The cinematic week began with The Silencers (with Dean Martin) at the DeSoto Theater and—as mentioned earlier— A Patch of Blue (with Sidney Poitier) at the First Avenue. The midweek switch out brought Frankie & Johnny (with Elvis Presley) to the DeSoto and The Rare Breed (with James Stewart & Maureen O’Hara) to the First Avenue. The West Rome Drive-In’s weekend offerings included a double feature of Black Spurs (a 1965 film with Rory Calhoun) and The Party Crashers (a 1958 grade-B film whose case included Connie Stevens and Frances Farmer).
The Righteous Brothers climbed to the top spot on the record charts this week in 1966 with “You’re My Soul and Inspiration.” Other top ten hits included “Daydream” by the Lovin’ Spoonful (#2); “Bang Bang” by Cher (#3); “Secret Agent Man” by Johnny Rivers (#4); “Time Won’t Let Me” by the Outsiders (#5); “19th Nervous Breakdown” by the Rolling Stones (#7); “The Ballad of the Green Berets” by Staff Sgt.
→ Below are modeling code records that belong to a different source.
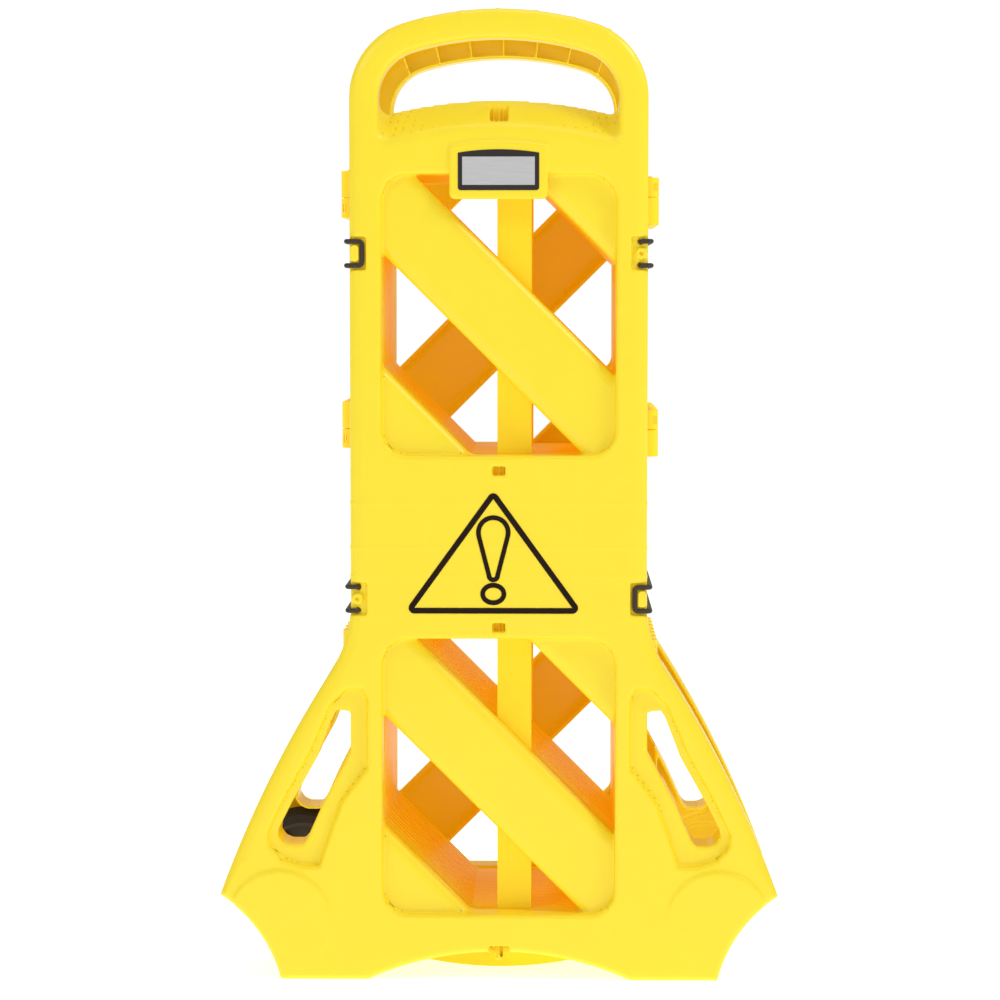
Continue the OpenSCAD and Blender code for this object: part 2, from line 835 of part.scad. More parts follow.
module wheel_cap() {
    color("silver") at_axle() translate([0, 0, wheel_y + wheel_w + 0.6]) difference() {
        union() {
            cylinder(r = axle_r + 5, h = 2);
            cylinder(r = axle_r + 2.5, h = 7.5);
        }
        translate([0, 0, -1]) cylinder(r = axle_r + axle_clear, h = axle_end - wheel_y - wheel_w + 0.5);
    }
}

// ---- Named nodes ----

module stand_front() { color("#f5e546") at_front() stand_shell(false); }
module stand_rear() { color("#f5e546") at_rear() stand_shell(true); }
module sign_front() { color("#28140a") at_front() sign(); }
module sign_rear() { color("#28140a") at_rear() sign(); }
module label_front() { color("#2a211d") at_front() label(); }
module half_link_front() { color("#f3de38") at_front() half_link(false); }
module half_link_rear() { color("#f3de38") at_rear() mirror([1, 0, 0]) half_link(true); }

stand_front();
stand_rear();
sign_front();
sign_rear();
label_front();
half_link_front();
half_link_rear();
panel(1);  // panel_01
panel(2);  // panel_02
panel(3);  // panel_03
panel(4);  // panel_04
panel(5);  // panel_05
panel(6);  // panel_06
panel(7);  // panel_07
panel(8);  // panel_08
panel(9);  // panel_09
panel(10);  // panel_10
panel(11);  // panel_11
panel(12);  // panel_12
hinge_pins(0);  // hinge_pins_00
hinge_pins(1);  // hinge_pins_01
hinge_pins(2);  // hinge_pins_02
hinge_pins(3);  // hinge_pins_03
hinge_pins(4);  // hinge_pins_04
hinge_pins(5);  // hinge_pins_05
hinge_pins(6);  // hinge_pins_06
hinge_pins(7);  // hinge_pins_07
hinge_pins(8);  // hinge_pins_08
hinge_pins(9);  // hinge_pins_09
hinge_pins(10);  // hinge_pins_10
hinge_pins(11);  // hinge_pins_11
hinge_pins(12);  // hinge_pins_12
hinge_pins(13);  // hinge_pins_13
hinge_pins(14);  // hinge_pins_14
elastic(upper_loop_z, false);  // elastic_upper_front
elastic(upper_loop_z, true);  // elastic_upper_rear
elastic(lower_loop_z, false);  // elastic_lower_front
elastic(lower_loop_z, true);  // elastic_lower_rear
wheel_tyre();
wheel_hub();
wheel_bush();
wheel_axle();
wheel_cap();
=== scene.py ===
import functools
import math

import bmesh
import bpy
import numpy as np
from mathutils import Matrix, Vector


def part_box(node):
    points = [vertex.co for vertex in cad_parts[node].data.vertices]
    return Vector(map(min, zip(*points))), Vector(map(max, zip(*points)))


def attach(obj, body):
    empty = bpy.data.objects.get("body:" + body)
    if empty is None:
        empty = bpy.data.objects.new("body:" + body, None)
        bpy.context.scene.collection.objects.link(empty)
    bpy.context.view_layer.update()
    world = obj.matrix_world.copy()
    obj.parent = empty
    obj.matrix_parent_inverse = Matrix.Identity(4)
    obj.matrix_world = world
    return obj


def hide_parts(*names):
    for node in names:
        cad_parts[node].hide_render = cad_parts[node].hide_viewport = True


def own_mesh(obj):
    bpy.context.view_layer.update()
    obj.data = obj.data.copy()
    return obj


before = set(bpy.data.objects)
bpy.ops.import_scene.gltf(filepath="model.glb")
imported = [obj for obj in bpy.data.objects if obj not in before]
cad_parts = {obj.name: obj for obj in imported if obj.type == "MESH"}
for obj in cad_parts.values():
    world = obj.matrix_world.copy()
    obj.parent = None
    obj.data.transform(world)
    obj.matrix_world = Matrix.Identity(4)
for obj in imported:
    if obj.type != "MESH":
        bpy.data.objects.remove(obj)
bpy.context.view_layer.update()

# ---- Camera and studio ----
# A long lens below chest height, a little to the right of the middle, looks slightly down at the
# folded barrier. The floor and the surround are plain white, as on a seamless paper sweep, and the
# floor gives off some light of its own, so that it stays white.
scene = bpy.context.scene
face_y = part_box("sign_front")[1].y
camera = bpy.data.objects.new("camera", bpy.data.cameras.new("camera"))
scene.collection.objects.link(camera)
scene.camera = camera
camera_away = 3.05
camera.data.lens = 105.7
camera.data.clip_end = 60
camera.location = (0.0625, face_y - camera_away, 0.722)
aim = Vector((0.0015, face_y, 0.508)) - camera.location
camera.rotation_euler = aim.to_track_quat("-Z", "Y").to_euler()
scene.view_settings.view_transform = "Standard"
scene.view_settings.look = "None"

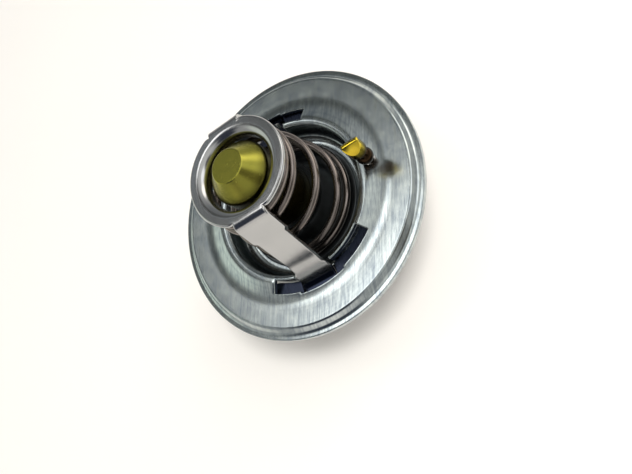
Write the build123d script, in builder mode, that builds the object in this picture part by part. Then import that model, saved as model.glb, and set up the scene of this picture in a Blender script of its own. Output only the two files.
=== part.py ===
from build123d import *
import os
from math import atan2, cos, hypot, pi, radians, sin, sqrt, tan

# Wax-pellet engine thermostat, in millimetres.
# Origin: centre of the flange, on the rim face that looks towards the wax pellet.
# +Z runs along the axis towards the pellet, and the legs of the spring frame lie on X.

# Flange: one steel stamping that carries everything else.
# Its radii are lands added outwards from the valve seat, and come to 27 mm at the rim.
flange_sheet = 1.0
rim_width = 1.1
step_width = 1.0
ridge_z = 1.1
dish_margin = 0.55
dish_z = 0.8
lip_land = 0.8
lip_z = 1.75
valve_cup_clear = 2.3
cup_draft = 0.1
seat_r = 11.0
seat_z = -3.5
step_bend = 0.8
dish_bend = 9.0
lip_foot_bend = 2.2
lip_bend = 1.3
cup_bend = 2.0

# Arc slots in the flange, one for each leg
slot_width = 2.6
slot_start_angle = -29.5
slot_span_angle = 72.0
slot_wide_step = 0.35
slot_wide_start_angle = -12.0
slot_wide_span_angle = 30.0
slot_corner = 0.4
leg_notch_clear = 0.4
leg_notch_depth = 3.3
cut_overlap = 1.0

# Spring frame: ring, turned-down neck and two hooked legs
frame_sheet = 1.0
ring_margin = 0.4
ring_z = 18.2
neck_case_clear = 0.9
neck_length = 2.6
neck_bend = 1.8
ring_edge_round = 0.42
leg_width = 6.8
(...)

Barry Sadler (#7); “I’m So Lonesome I Could Cry” by BJ Thomas & the Triumphs (#8); “Good Lovin’” by the Young Rascals (#9); and “Kicks” by Paul Revere & the Raiders (#10).
Herb Alpert & the Tijuana Brass set a record this month in 1966 by pacing five albums on the Pop Albums Chart in the same week—and four of them were in the Top Ten!
The Addams Family aired its final original episode this week in 1966, but Gomez, Morticia, Lurch, and the rest would love on for many more years in syndication.
What an incredible week this was for Marvel Comics fans: Marvel added Golden Age Captain America reprints to Fantasy Masterpieces #3, while also including some of the pre-hero monster and fantasy stories that had been Marvel’s stock-in-trade before Fantastic Four #1. I had read one Golden Age Cap story in Jules Feiffer’s Great Comic Book Heroes, but now I could look forward to rare Golden Age reprints every month... and these stories featured art by Jack Kirby and his partner Joe Simon!